Some bootstrapped founder-angels solve this by running syndicates. They find a deal, bring it to their network, and let others co-invest. They might put in $10K themselves and bring in another $100K from others. This lets them build a larger portfolio than their personal capital would allow.
Others join angel groups or platforms where they can see more deal flow and write smaller checks across more companies. The key is recognizing that angel investing requires volume, not just picking really well.
What Founders Actually Need
Here's what I've learned watching bootstrapped founder-angels work with portfolio companies: founders want different things at different stages.
Pre-seed founders need people who understand the messy reality of starting from zero. They need tactical help with everything from incorporating to setting up their first sales process to figuring out pricing. Bootstrapped founder-angels are great at this. They've solved these exact problems.
Seed-stage founders need help scaling. They need intros to customers, partners, and next-round investors. They need strategic thinking about market positioning and when to expand. Bootstrapped founder-angels can be great at this too, but it depends on how far they scaled their own companies.
Series A+ founders need different help. They're dealing with team scaling, organization design, board management, and navigating later-stage fundraising. This is where bootstrapped founder-angels sometimes have less to offer, unless they scaled their bootstrap companies to significant size.
The best bootstrapped founder-angels know their lane. They focus on pre-seed and seed stage where their operational playbook is most relevant. They help founders solve real problems, not just add logos to cap tables.
Making the Leap
If you're a bootstrapped founder thinking about angel investing, here's what to know.
Start small. Write $1K or $5K checks. Get reps in. Learn what you're good at evaluating and what you're not. Build relationships with 5-10 founders and actually help them. See what works.
Don't try to compete with professional investors on their terms. You can't see as many deals. You don't have the same network. You might not have the pattern recognition across hundreds of companies. That's fine. Play a different game.

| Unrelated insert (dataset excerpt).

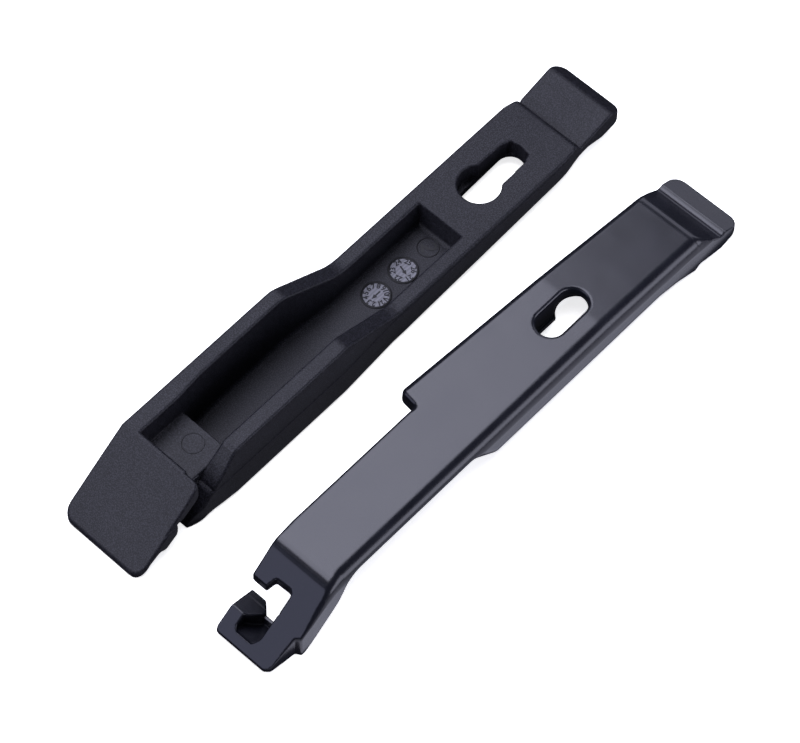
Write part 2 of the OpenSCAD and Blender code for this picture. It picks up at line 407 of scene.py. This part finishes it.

Focus on industries or business models you understand deeply. If you built a services business, look at services businesses. If you scaled consumer, back consumer founders. Your edge is domain knowledge, not being a better generalist investor.
Be honest about what you can help with. If you've never raised VC, don't position yourself as a fundraising expert. If you've never managed a team bigger than 20 people, don't claim you can help with scaling from 100 to 500. Founders can tell when you're bullshitting.
And join a community where you can learn. Angel Squad exists exactly for this. You can see how professional investors evaluate deals. You can write small checks and build a portfolio. You can ask dumb questions without looking dumb.
The barrier to entry for angel investing has never been lower. The infrastructure exists. The deal flow is accessible. The only thing you need is to start.
Bootstrapped founders have something valuable to offer the startup ecosystem. Your operational playbook, your understanding of constraints, your focus on fundamentals,these matter. More founders need investors who think the way you do.
Just start. Write small checks. Be helpful. Learn as you go. The rest will compound over time.